◆ **Required task**: Extract the entries in their exact form.
[START OF Provided entries]
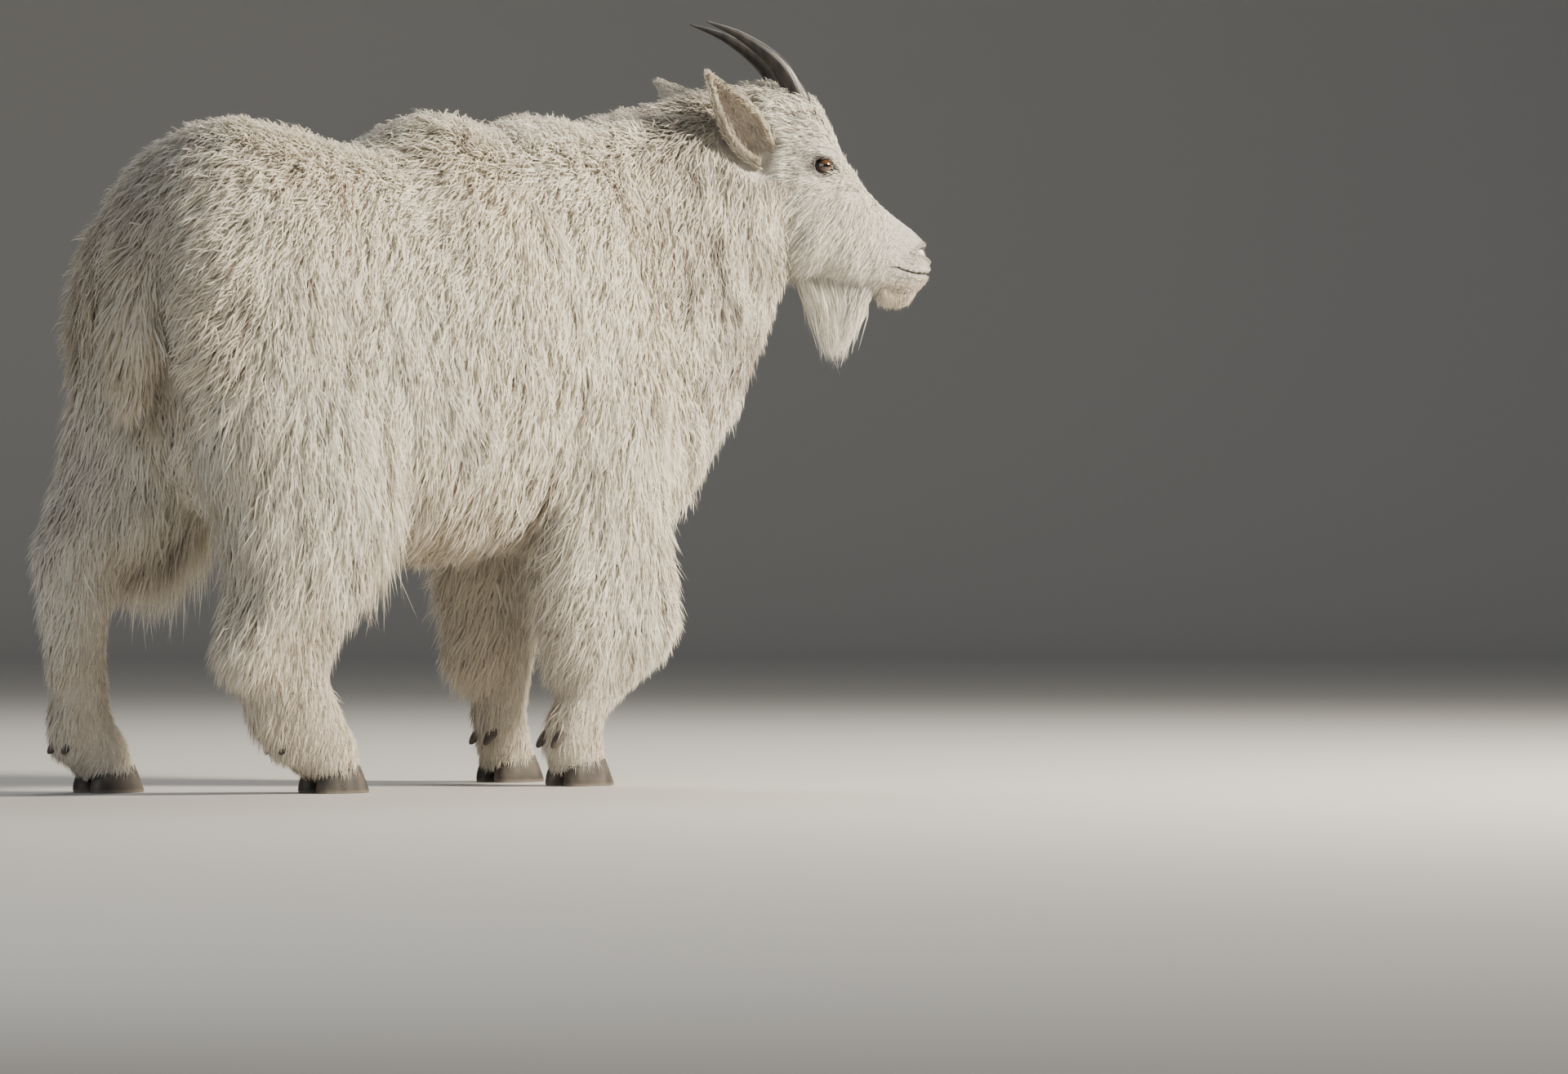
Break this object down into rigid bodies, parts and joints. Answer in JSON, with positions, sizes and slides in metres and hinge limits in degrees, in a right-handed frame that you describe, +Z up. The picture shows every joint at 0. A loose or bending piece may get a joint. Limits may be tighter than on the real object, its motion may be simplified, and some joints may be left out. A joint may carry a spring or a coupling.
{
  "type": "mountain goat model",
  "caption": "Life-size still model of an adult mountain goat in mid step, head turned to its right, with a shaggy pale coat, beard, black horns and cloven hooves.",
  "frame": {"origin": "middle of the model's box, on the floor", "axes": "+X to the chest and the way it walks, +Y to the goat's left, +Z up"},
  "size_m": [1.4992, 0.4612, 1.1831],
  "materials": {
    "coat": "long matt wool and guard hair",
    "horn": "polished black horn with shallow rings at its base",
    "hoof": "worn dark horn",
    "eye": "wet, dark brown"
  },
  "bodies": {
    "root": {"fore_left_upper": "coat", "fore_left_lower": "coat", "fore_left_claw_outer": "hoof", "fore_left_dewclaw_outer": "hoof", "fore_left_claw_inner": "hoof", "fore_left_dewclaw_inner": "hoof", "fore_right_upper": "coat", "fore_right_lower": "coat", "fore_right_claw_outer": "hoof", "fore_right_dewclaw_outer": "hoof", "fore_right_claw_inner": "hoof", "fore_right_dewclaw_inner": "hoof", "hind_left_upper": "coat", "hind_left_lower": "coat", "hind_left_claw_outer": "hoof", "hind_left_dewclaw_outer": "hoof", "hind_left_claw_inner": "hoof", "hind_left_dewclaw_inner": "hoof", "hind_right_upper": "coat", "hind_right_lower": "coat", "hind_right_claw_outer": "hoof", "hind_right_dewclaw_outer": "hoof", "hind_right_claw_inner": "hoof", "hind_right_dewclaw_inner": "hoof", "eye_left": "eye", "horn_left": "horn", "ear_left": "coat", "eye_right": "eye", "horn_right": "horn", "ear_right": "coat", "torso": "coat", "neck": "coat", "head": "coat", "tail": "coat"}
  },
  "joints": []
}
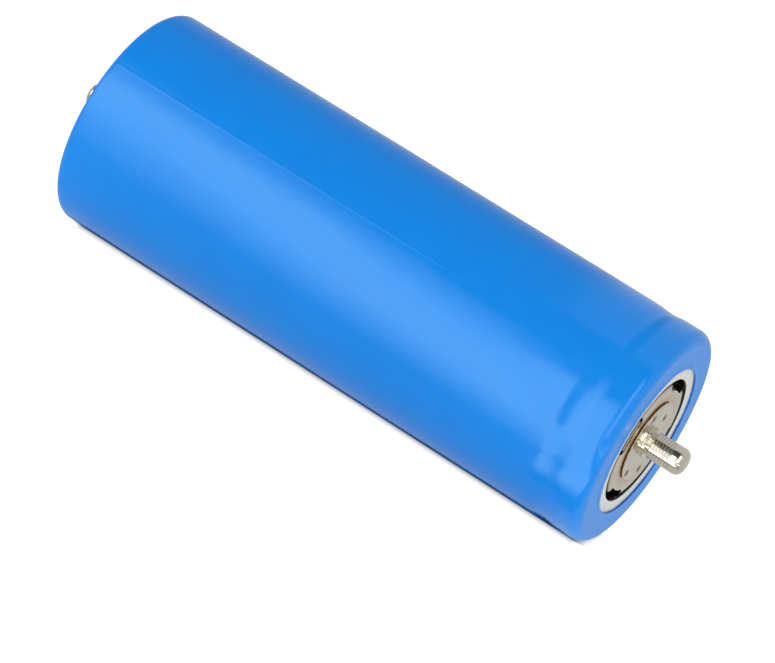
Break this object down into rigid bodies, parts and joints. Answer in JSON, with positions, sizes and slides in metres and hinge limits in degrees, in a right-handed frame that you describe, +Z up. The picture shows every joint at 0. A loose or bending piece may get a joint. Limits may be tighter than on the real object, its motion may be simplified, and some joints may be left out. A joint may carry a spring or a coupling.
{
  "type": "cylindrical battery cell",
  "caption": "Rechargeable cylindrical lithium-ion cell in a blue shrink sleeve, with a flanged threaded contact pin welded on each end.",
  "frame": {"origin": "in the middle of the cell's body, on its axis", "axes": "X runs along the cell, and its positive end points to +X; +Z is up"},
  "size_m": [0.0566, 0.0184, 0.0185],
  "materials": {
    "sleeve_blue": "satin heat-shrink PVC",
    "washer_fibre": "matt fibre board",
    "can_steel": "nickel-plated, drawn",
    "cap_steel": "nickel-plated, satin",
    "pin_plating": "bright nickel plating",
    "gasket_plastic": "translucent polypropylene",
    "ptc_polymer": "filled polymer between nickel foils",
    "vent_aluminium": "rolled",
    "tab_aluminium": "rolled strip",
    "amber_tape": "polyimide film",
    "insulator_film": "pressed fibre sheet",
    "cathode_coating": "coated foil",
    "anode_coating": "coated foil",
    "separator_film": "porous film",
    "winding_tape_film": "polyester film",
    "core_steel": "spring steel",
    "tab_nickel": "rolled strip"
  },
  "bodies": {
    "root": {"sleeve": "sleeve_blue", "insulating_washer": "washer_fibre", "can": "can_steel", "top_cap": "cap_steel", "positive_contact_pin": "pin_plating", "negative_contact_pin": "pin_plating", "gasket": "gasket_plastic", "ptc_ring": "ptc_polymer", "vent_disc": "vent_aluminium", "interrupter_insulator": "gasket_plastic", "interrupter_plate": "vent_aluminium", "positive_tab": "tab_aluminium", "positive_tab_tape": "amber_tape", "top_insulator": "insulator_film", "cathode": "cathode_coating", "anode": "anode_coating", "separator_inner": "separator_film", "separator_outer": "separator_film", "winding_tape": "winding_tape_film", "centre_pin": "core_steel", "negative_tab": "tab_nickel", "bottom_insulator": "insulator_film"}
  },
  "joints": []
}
[END OF Provided entries]
◆ **Exercise solution**:
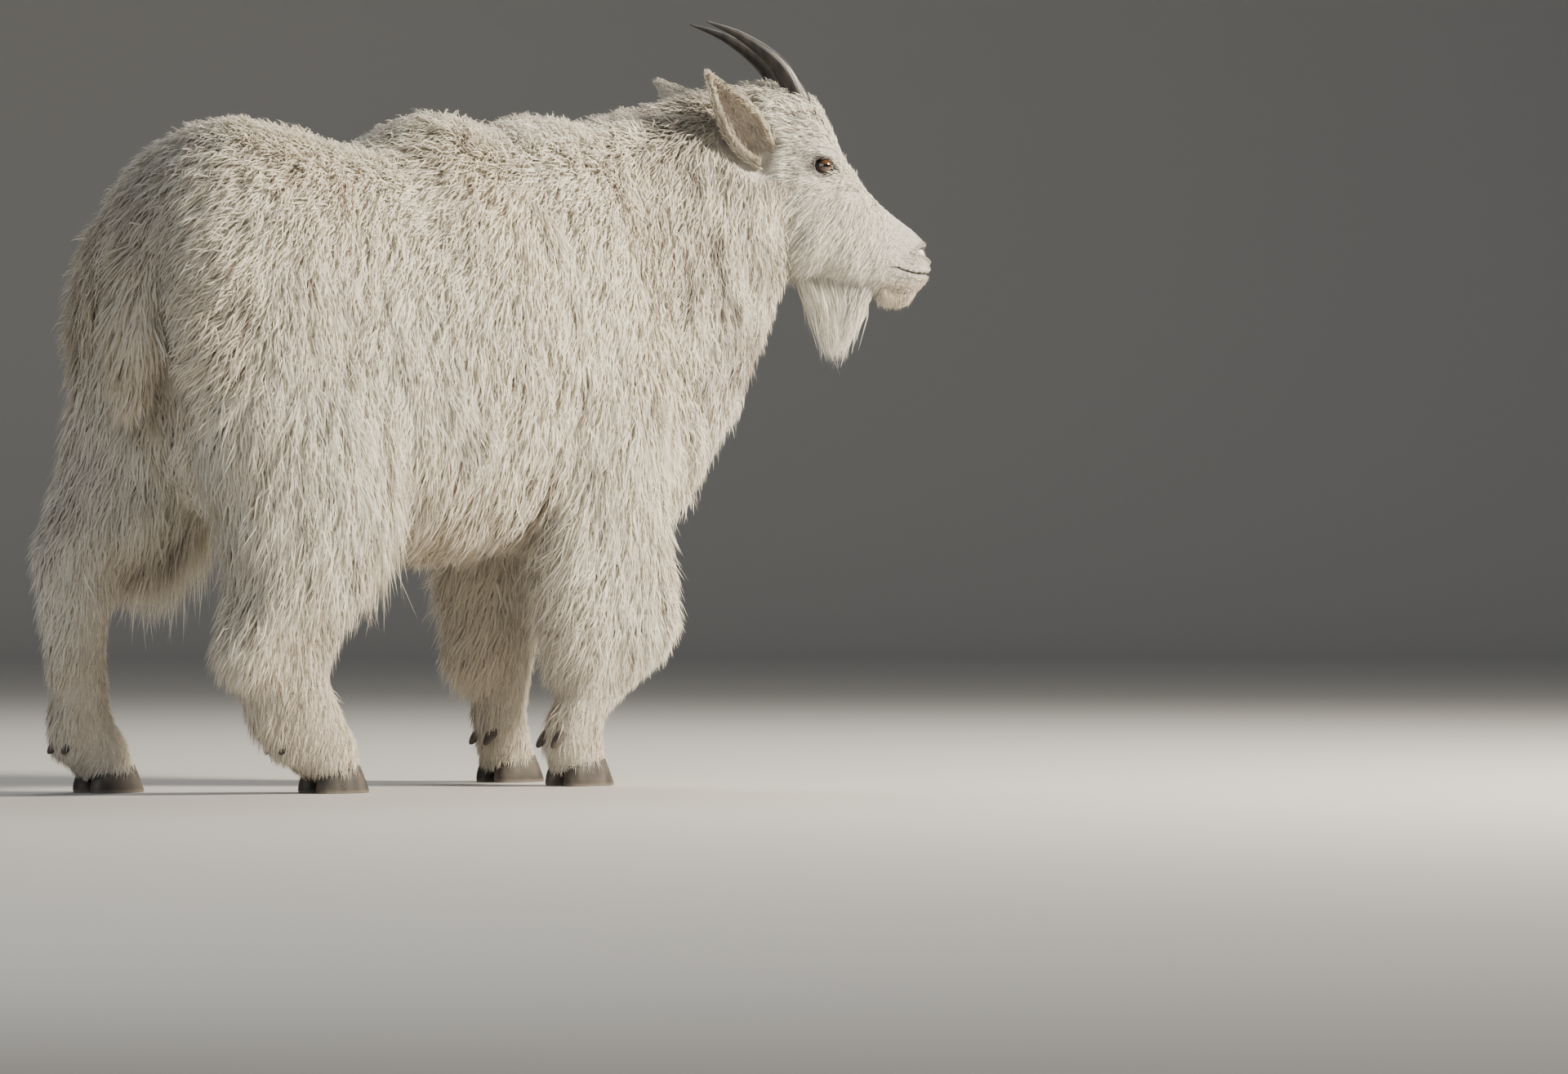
Break this object down into rigid bodies, parts and joints. Answer in JSON, with positions, sizes and slides in metres and hinge limits in degrees, in a right-handed frame that you describe, +Z up. The picture shows every joint at 0. A loose or bending piece may get a joint. Limits may be tighter than on the real object, its motion may be simplified, and some joints may be left out. A joint may carry a spring or a coupling.
{
  "type": "mountain goat model",
  "caption": "Life-size still model of an adult mountain goat in mid step, head turned to its right, with a shaggy pale coat, beard, black horns and cloven hooves.",
  "frame": {"origin": "middle of the model's box, on the floor", "axes": "+X to the chest and the way it walks, +Y to the goat's left, +Z up"},
  "size_m": [1.4992, 0.4612, 1.1831],
  "materials": {
    "coat": "long matt wool and guard hair",
    "horn": "polished black horn with shallow rings at its base",
    "hoof": "worn dark horn",
    "eye": "wet, dark brown"
  },
  "bodies": {
    "root": {"fore_left_upper": "coat", "fore_left_lower": "coat", "fore_left_claw_outer": "hoof", "fore_left_dewclaw_outer": "hoof", "fore_left_claw_inner": "hoof", "fore_left_dewclaw_inner": "hoof", "fore_right_upper": "coat", "fore_right_lower": "coat", "fore_right_claw_outer": "hoof", "fore_right_dewclaw_outer": "hoof", "fore_right_claw_inner": "hoof", "fore_right_dewclaw_inner": "hoof", "hind_left_upper": "coat", "hind_left_lower": "coat", "hind_left_claw_outer": "hoof", "hind_left_dewclaw_outer": "hoof", "hind_left_claw_inner": "hoof", "hind_left_dewclaw_inner": "hoof", "hind_right_upper": "coat", "hind_right_lower": "coat", "hind_right_claw_outer": "hoof", "hind_right_dewclaw_outer": "hoof", "hind_right_claw_inner": "hoof", "hind_right_dewclaw_inner": "hoof", "eye_left": "eye", "horn_left": "horn", "ear_left": "coat", "eye_right": "eye", "horn_right": "horn", "ear_right": "coat", "torso": "coat", "neck": "coat", "head": "coat", "tail": "coat"}
  },
  "joints": []
}
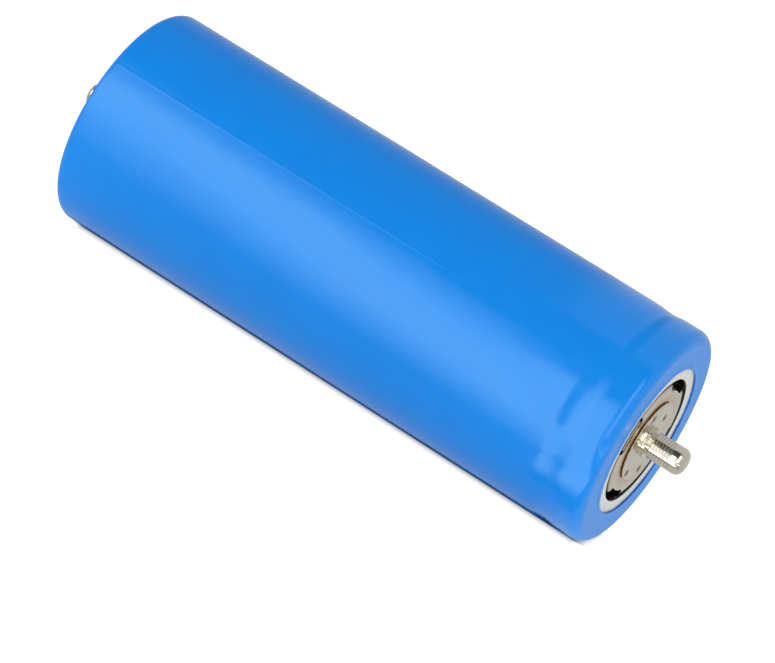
Break this object down into rigid bodies, parts and joints. Answer in JSON, with positions, sizes and slides in metres and hinge limits in degrees, in a right-handed frame that you describe, +Z up. The picture shows every joint at 0. A loose or bending piece may get a joint. Limits may be tighter than on the real object, its motion may be simplified, and some joints may be left out. A joint may carry a spring or a coupling.
{
  "type": "cylindrical battery cell",
  "caption": "Rechargeable cylindrical lithium-ion cell in a blue shrink sleeve, with a flanged threaded contact pin welded on each end.",
  "frame": {"origin": "in the middle of the cell's body, on its axis", "axes": "X runs along the cell, and its positive end points to +X; +Z is up"},
  "size_m": [0.0566, 0.0184, 0.0185],
  "materials": {
    "sleeve_blue": "satin heat-shrink PVC",
    "washer_fibre": "matt fibre board",
    "can_steel": "nickel-plated, drawn",
    "cap_steel": "nickel-plated, satin",
    "pin_plating": "bright nickel plating",
    "gasket_plastic": "translucent polypropylene",
    "ptc_polymer": "filled polymer between nickel foils",
    "vent_aluminium": "rolled",
    "tab_aluminium": "rolled strip",
    "amber_tape": "polyimide film",
    "insulator_film": "pressed fibre sheet",
    "cathode_coating": "coated foil",
    "anode_coating": "coated foil",
    "separator_film": "porous film",
    "winding_tape_film": "polyester film",
    "core_steel": "spring steel",
    "tab_nickel": "rolled strip"
  },
  "bodies": {
    "root": {"sleeve": "sleeve_blue", "insulating_washer": "washer_fibre", "can": "can_steel", "top_cap": "cap_steel", "positive_contact_pin": "pin_plating", "negative_contact_pin": "pin_plating", "gasket": "gasket_plastic", "ptc_ring": "ptc_polymer", "vent_disc": "vent_aluminium", "interrupter_insulator": "gasket_plastic", "interrupter_plate": "vent_aluminium", "positive_tab": "tab_aluminium", "positive_tab_tape": "amber_tape", "top_insulator": "insulator_film", "cathode": "cathode_coating", "anode": "anode_coating", "separator_inner": "separator_film", "separator_outer": "separator_film", "winding_tape": "winding_tape_film", "centre_pin": "core_steel", "negative_tab": "tab_nickel", "bottom_insulator": "insulator_film"}
  },
  "joints": []
}